Ibsen Martínez

= Ibsen Martínez =

Venezuelan journalist (1951–2024)

Ibsen Martínez (20 October 1951 – 11 September 2024) was a Venezuelan writer, journalist, and playwright from Caracas.

From 1995 he wrote a weekly column for El Nacional. His writings appeared in El Nuevo Herald, The New York Times, Letras Libres, and El País. Martinez also wrote several plays for the theatre.
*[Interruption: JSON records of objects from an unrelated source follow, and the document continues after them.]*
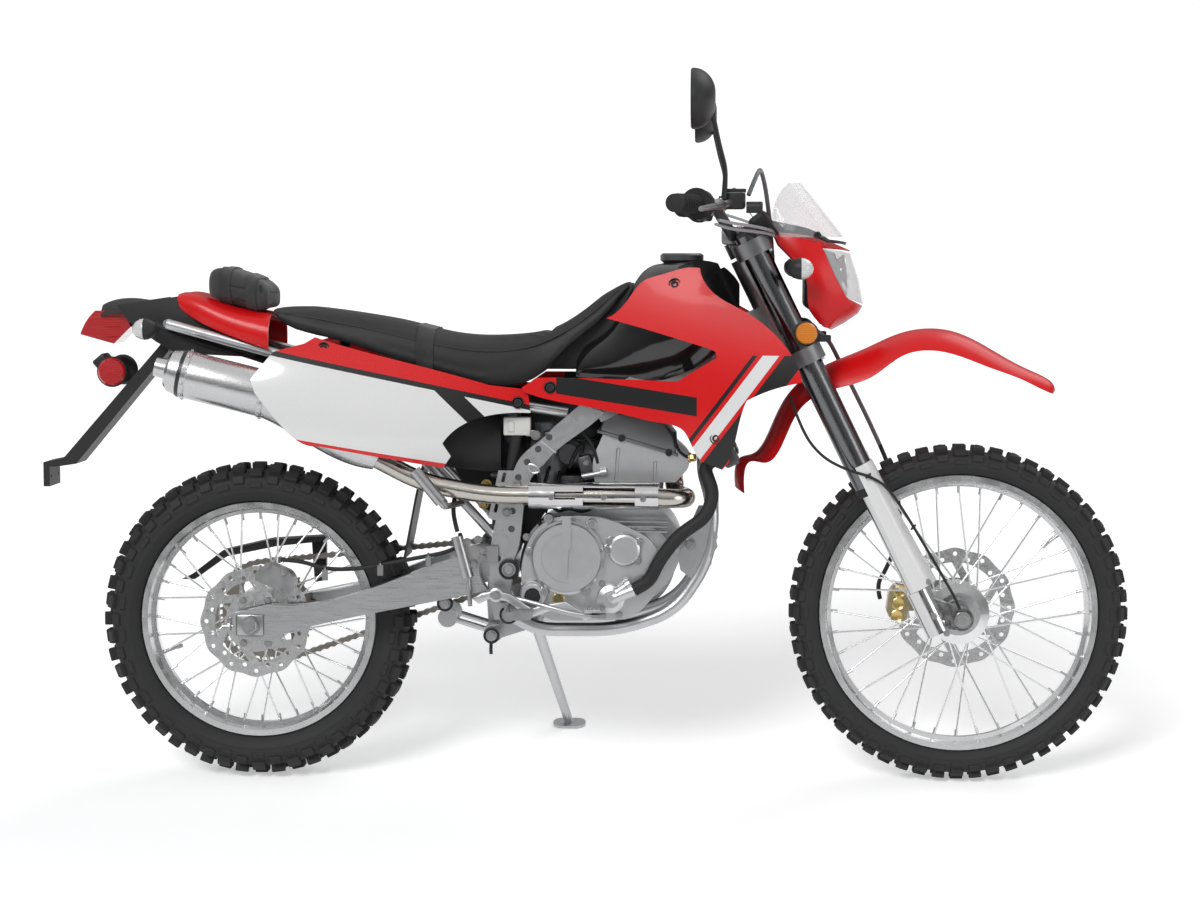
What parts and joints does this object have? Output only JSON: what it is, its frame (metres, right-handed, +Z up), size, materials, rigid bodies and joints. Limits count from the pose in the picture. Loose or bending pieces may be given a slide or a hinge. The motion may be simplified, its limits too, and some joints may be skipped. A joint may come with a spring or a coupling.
{
  "type": "dual sport motorcycle",
  "caption": "Single-cylinder dual sport motorcycle leaning on its side stand, with spoked wheels, long-travel fork, high exhaust, flat seat, small screen and tail bag.",
  "frame": {"origin": "middle of the bounding box on the ground, between the two wheels and the foot of the side stand", "axes": "+X forward along the ground, +Y to the machine's left, +Z up; the machine leans 10 degrees to its left"},
  "size_m": [2.2128, 0.837, 1.462],
  "materials": {
    "frame_metal": "satin, brushed",
    "frame_black": "satin black",
    "subframe_grey": "satin light grey",
    "engine_metal": "cast, matte",
    "cover_metal": "bright, fine cast",
    "black_plastic": "matte",
    "black_rubber": "matte",
    "radiator_black": "matte",
    "pipe_steel": "polished",
    "silencer_steel": "brushed",
    "tank_black": "gloss",
    "cap_metal": "satin",
    "seat_cover": "matte grained vinyl",
    "red_plastic": "gloss",
    "panel_white": "gloss",
    "lamp_red": "gloss, translucent",
    "signal_lens": "gloss, clear",
    "screen_clear": "clear",
    "bag_cloth": "woven",
    "spring_metal": "satin",
    "chain_steel": "oiled",
    "clamp_dark": "satin dark grey",
    "fork_dark": "glossy dark grey",
    "caliper_metal": "satin",
    "slider_steel": "polished",
    "rim_metal": "satin",
    "disc_steel": "ground",
    "tyre_rubber": "matte"
  },
  "bodies": {
    "chassis": {"frame_spars": "frame_metal", "frame_cradle": "frame_metal", "subframe": "subframe_grey", "engine_case": "engine_metal", "engine_cylinder": "engine_metal", "engine_covers": "cover_metal", "carburettor": "engine_metal", "airbox": "black_plastic", "radiators": "radiator_black", "coolant_hose": "black_rubber", "exhaust_pipe": "pipe_steel", "heat_shield": "pipe_steel", "silencer": "silencer_steel", "fuel_tank": "tank_black", "fuel_cap": "cap_metal", "seat": "seat_cover", "shrouds": "red_plastic", "side_panels": "panel_white", "rear_cowl": "red_plastic", "rear_fender": "black_plastic", "tail_lamp": "lamp_red", "rear_signals": "signal_lens", "plate_bracket": "frame_black", "tool_bag": "bag_cloth", "swingarm": "frame_metal", "chassis_shafts": "pipe_steel", "shock_absorber": "spring_metal", "linkage": "frame_metal", "chain": "chain_steel", "chain_guard": "black_plastic", "rear_caliper": "subframe_grey", "footrests": "pipe_steel", "foot_controls": "pipe_steel", "stand_bracket": "frame_black"},
    "fork": {"triple_clamps": "clamp_dark", "fork_tubes": "fork_dark", "fork_sliders": "slider_steel", "front_axle": "pipe_steel", "fork_guards": "panel_white", "front_caliper": "caliper_metal", "handlebar": "cap_metal", "grips": "black_rubber", "levers": "black_plastic", "mirrors": "black_plastic", "headlight_cowl": "red_plastic", "headlight": "signal_lens", "windscreen": "screen_clear", "front_fender": "red_plastic", "front_signals": "signal_lens", "brake_hose": "black_rubber"},
    "front_wheel": {"wheel_front": "rim_metal", "tyre_front": "tyre_rubber", "disc_front": "disc_steel"},
    "rear_wheel": {"wheel_rear": "rim_metal", "tyre_rear": "tyre_rubber", "disc_rear": "disc_steel", "sprocket_rear": "chain_steel"},
    "side_stand_leg": {"side_stand": "frame_black"}
  },
  "joints": [
    {"name": "steering", "type": "hinge", "parent": "chassis", "child": "fork", "pos_m": [0.67643, -0.15936, 0.33998], "axis": [-0.4379, 0.1561, 0.8854], "range_deg": [-40, 40]},
    {"name": "front_wheel_spin", "type": "hinge", "parent": "fork", "child": "front_wheel", "pos_m": [0.76343, -0.15936, 0.33992], "axis": [-0.0001, 0.9848, -0.1736], "continuous": true},
    {"name": "rear_wheel_spin", "type": "hinge", "parent": "chassis", "child": "rear_wheel", "pos_m": [-0.66658, -0.16301, 0.32008], "axis": [-0.0001, 0.9848, -0.1736], "continuous": true},
    {"name": "side_stand_pivot", "type": "hinge", "parent": "chassis", "child": "side_stand_leg", "pos_m": [-0.11061, -0.0329, 0.27447], "axis": [-0.2352, 0.9715, -0.0294], "range_deg": [0, 95]}
  ]
}
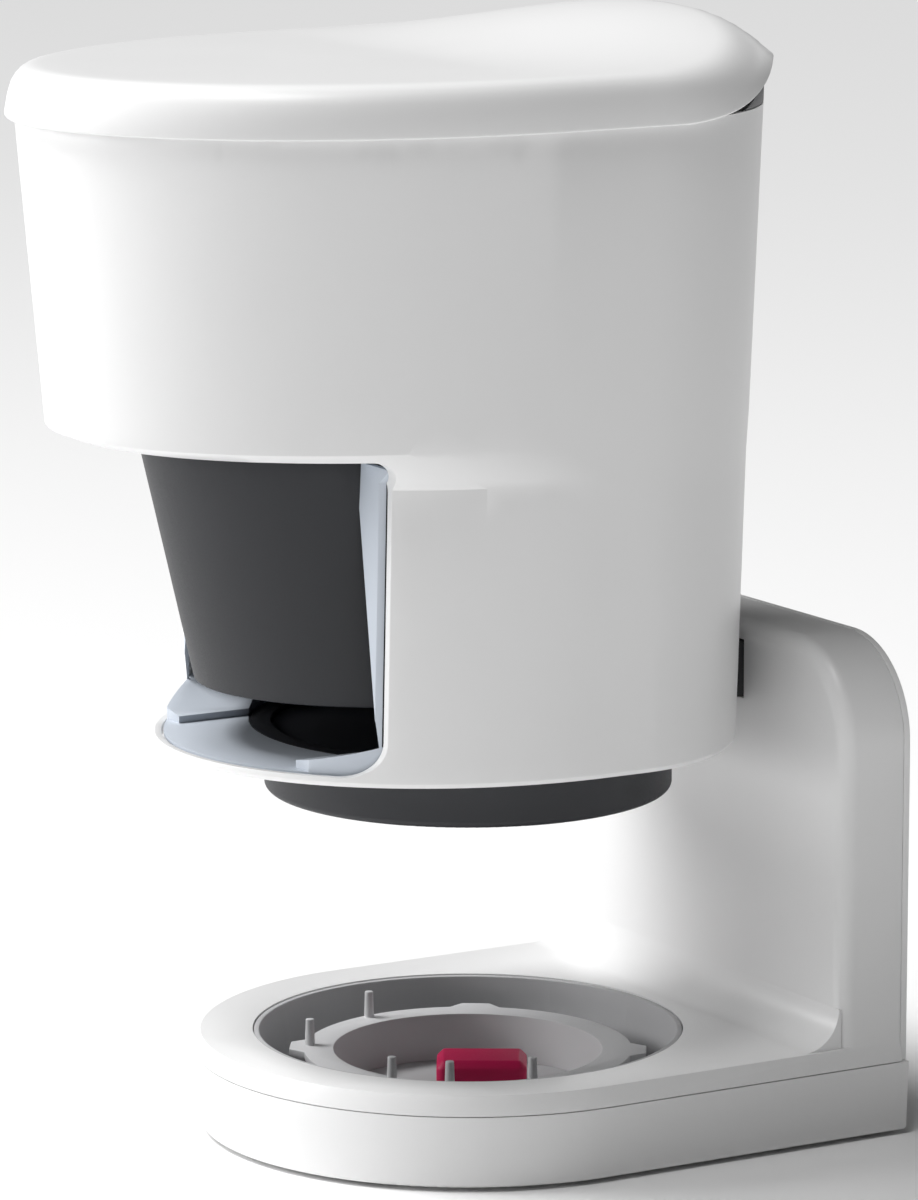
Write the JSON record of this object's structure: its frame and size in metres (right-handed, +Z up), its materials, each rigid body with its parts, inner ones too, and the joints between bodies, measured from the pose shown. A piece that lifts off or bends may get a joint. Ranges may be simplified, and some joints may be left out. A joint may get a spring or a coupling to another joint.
{
  "type": "automatic pet feeder",
  "caption": "Automatic pet feeder: round-nosed base with a bowl well, rear wall, overhanging food bin with hinged lid, front bay, feed funnel and a motorised portion rotor over the well.",
  "frame": {"origin": "on the floor, under the middle of the whole feeder's bounding box", "axes": "+Z up, front faces -Y, +X to the right seen from the front"},
  "size_m": [0.2124, 0.291, 0.3922],
  "materials": {
    "white_shell": "satin white moulding",
    "rubber": "matte",
    "screw_steel": "zinc plated",
    "grey_cup": "fine texture",
    "light_grey": "fine texture",
    "crimson": "satin",
    "spring_steel": "drawn wire",
    "dark_plastic": "fine texture",
    "board": "solder mask",
    "charcoal": "satin",
    "liner_grey": "fine texture",
    "shaft_steel": "ground",
    "brass": "sintered",
    "motor_can": "zinc plated",
    "deck_grey": "fine texture"
  },
  "bodies": {
    "stand": {"base_tray": "white_shell", "foot_pads": "rubber", "base_screws": "screw_steel", "base_housing": "white_shell", "wall_cover": "white_shell", "cover_screws": "screw_steel", "well_cup": "grey_cup", "bowl_ring": "light_grey", "button_spring": "spring_steel", "bowl_switch": "dark_plastic", "control_board": "board", "power_inlet": "dark_plastic", "neck_beam": "dark_plastic", "neck_screws": "screw_steel", "head_shell": "white_shell", "head_floor": "white_shell", "outlet_disc": "charcoal", "feed_funnel": "charcoal", "bay_liner": "liner_grey", "food_bin": "liner_grey", "rotor_cover": "charcoal", "rotor_bush": "brass", "gear_motor": "motor_can", "motor_screws": "screw_steel", "motor_cap": "charcoal", "rear_deck": "deck_grey", "hinge_pin": "shaft_steel"},
    "lid": {"lid_shell": "white_shell", "lid_liner": "liner_grey", "lid_seal": "rubber"},
    "rotor": {"portion_rotor": "light_grey", "rotor_shaft": "shaft_steel"},
    "bowl_key": {"bowl_button": "crimson"},
    "power_key": {"power_button": "light_grey"}
  },
  "joints": [
    {"name": "lid_hinge", "type": "hinge", "parent": "stand", "child": "lid", "pos_m": [0, 0.11, 0.3775], "axis": [-1, 0, 0], "range_deg": [0, 75]},
    {"name": "rotor_spin", "type": "hinge", "parent": "stand", "child": "rotor", "pos_m": [0, 0.023, 0.13], "axis": [0, 0, 1], "continuous": true},
    {"name": "bowl_press", "type": "slide", "parent": "stand", "child": "bowl_key", "axis": [0, 0, -1], "range_m": [0, 0.0025], "stiffness_N_per_m": 300, "deforming": ["button_spring"]},
    {"name": "power_press", "type": "slide", "parent": "stand", "child": "power_key", "axis": [0, -1, 0], "range_m": [0, 0.0008], "stiffness_N_per_m": 300}
  ]
}
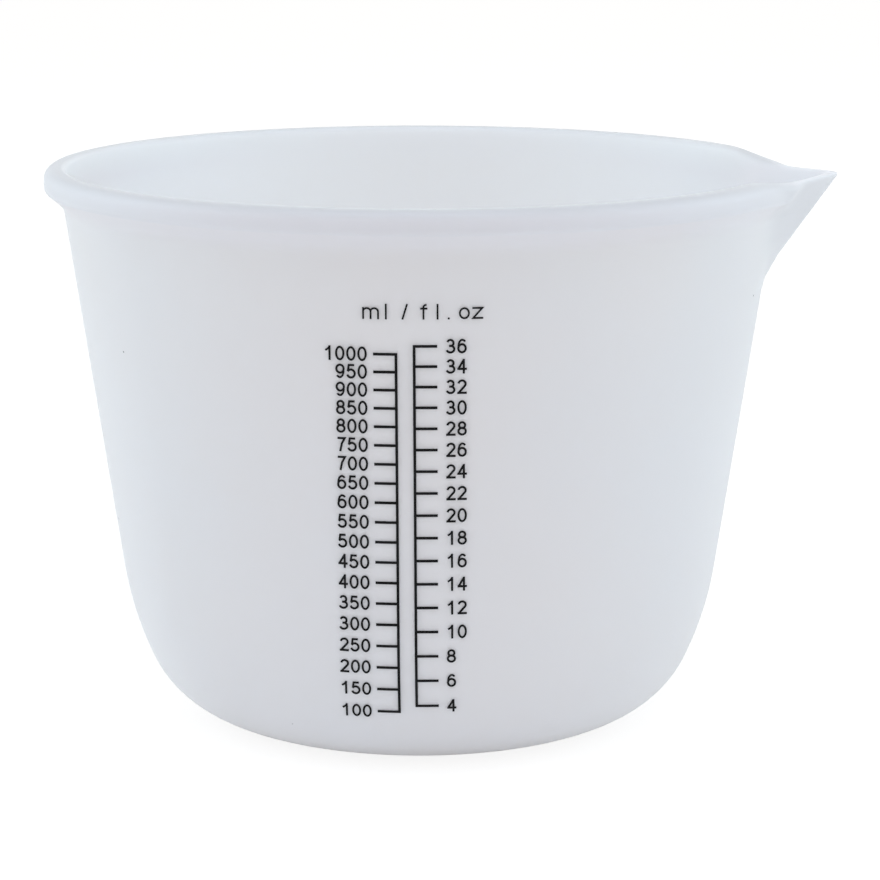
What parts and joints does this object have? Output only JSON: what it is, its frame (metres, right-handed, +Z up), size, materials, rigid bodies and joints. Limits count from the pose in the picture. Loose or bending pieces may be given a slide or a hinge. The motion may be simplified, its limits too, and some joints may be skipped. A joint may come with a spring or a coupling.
{
  "type": "mixing cup",
  "caption": "Soft milky silicone mixing cup with a rounded base, flaring wall, beaded rim, pouring spout and printed volume scales, for measuring, mixing and pouring resin.",
  "frame": {"origin": "middle of the base's flat underside, on the cup's axis", "axes": "+Z up along the cup's axis, +X from the axis to the pouring spout, and the printed scale faces -Y"},
  "size_m": [0.1631, 0.1532, 0.1142],
  "materials": {
    "silicone": "satin, milky",
    "ink": "flat printed ink"
  },
  "bodies": {
    "root": {"cup_body": "silicone", "ml_graduations": "ink", "fl_oz_graduations": "ink", "ml_heading": "ink", "heading_slash": "ink", "fl_oz_heading": "ink", "ml_number_1000": "ink", "ml_number_950": "ink", "ml_number_900": "ink", "ml_number_850": "ink", "ml_number_800": "ink", "ml_number_750": "ink", "ml_number_700": "ink", "ml_number_650": "ink", "ml_number_600": "ink", "ml_number_550": "ink", "ml_number_500": "ink", "ml_number_450": "ink", "ml_number_400": "ink", "ml_number_350": "ink", "ml_number_300": "ink", "ml_number_250": "ink", "ml_number_200": "ink", "ml_number_150": "ink", "ml_number_100": "ink", "fl_oz_number_36": "ink", "fl_oz_number_34": "ink", "fl_oz_number_32": "ink", "fl_oz_number_30": "ink", "fl_oz_number_28": "ink", "fl_oz_number_26": "ink", "fl_oz_number_24": "ink", "fl_oz_number_22": "ink", "fl_oz_number_20": "ink", "fl_oz_number_18": "ink", "fl_oz_number_16": "ink", "fl_oz_number_14": "ink", "fl_oz_number_12": "ink", "fl_oz_number_10": "ink", "fl_oz_number_8": "ink", "fl_oz_number_6": "ink", "fl_oz_number_4": "ink"}
  },
  "joints": []
}
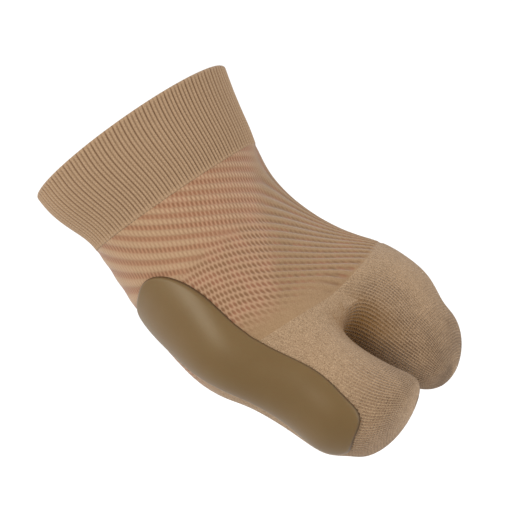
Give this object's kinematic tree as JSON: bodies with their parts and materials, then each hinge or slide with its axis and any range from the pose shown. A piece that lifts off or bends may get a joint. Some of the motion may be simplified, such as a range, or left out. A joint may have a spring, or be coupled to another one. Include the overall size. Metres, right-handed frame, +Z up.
{
  "type": "bunion sleeve",
  "caption": "Knitted forefoot compression sleeve with ribbed cuff, split closed toe and a gel pad over the big toe joint, in worn form for a left foot.",
  "frame": {"origin": "centre of the cuff's mouth, where the foot goes in", "axes": "+X along the foot to the toes, -Y to the side of the big toe, +Z up from the back of the foot"},
  "size_m": [0.15, 0.0979, 0.0713],
  "materials": {
    "rib_knit": "matte",
    "stripe_knit": "matte",
    "plain_knit": "matte",
    "pad_gel": "satin"
  },
  "bodies": {
    "root": {"ribbed_cuff": "rib_knit", "forefoot_sleeve": "stripe_knit", "big_toe_pocket": "plain_knit", "small_toes_pocket": "plain_knit", "bunion_pad": "pad_gel"}
  },
  "joints": []
}
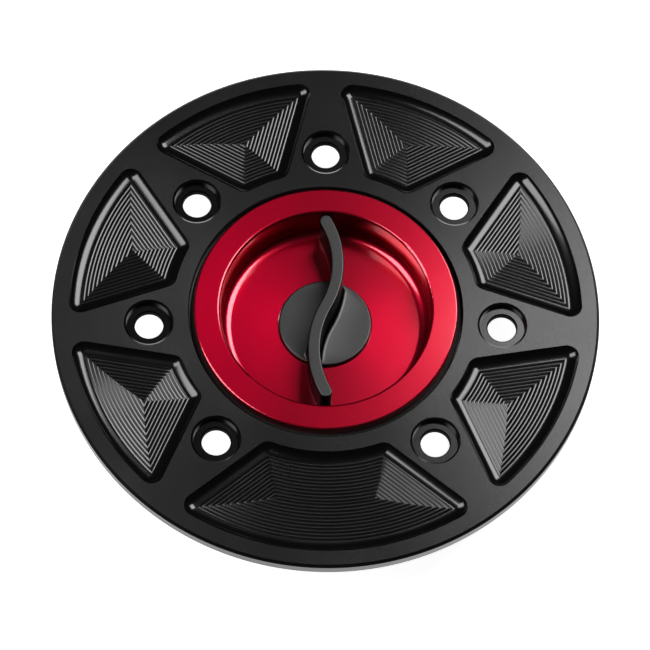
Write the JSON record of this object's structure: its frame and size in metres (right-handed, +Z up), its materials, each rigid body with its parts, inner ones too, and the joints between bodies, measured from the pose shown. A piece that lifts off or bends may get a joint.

He also wrote for various Venezuelan and international outlets, including El Universal, Foreign Policy, El Espectador, Fox News, La Nouvelle Revue Française, Revista de Occidente, ABC, and La Nación. He also wrote plays and published four novels: El Mono Aullador de los Manglares (2000), El señor Marx no está en casa (2009), Simpatía por King Kong (2013), and Oil Story (2023). One of his novels, El señor Marx no está en casa (Mr. Marx is not at home) is a fictional account of the relationship between Karl Marx and Eleanor Marx, one of Marx's daughters.

Martínez also wrote telenovelas. One of them was "Por Estas Calles" (Along these streets) a television drama, in 1992.

Martínez died from a heart attack on 11 September 2024, at the age of 72.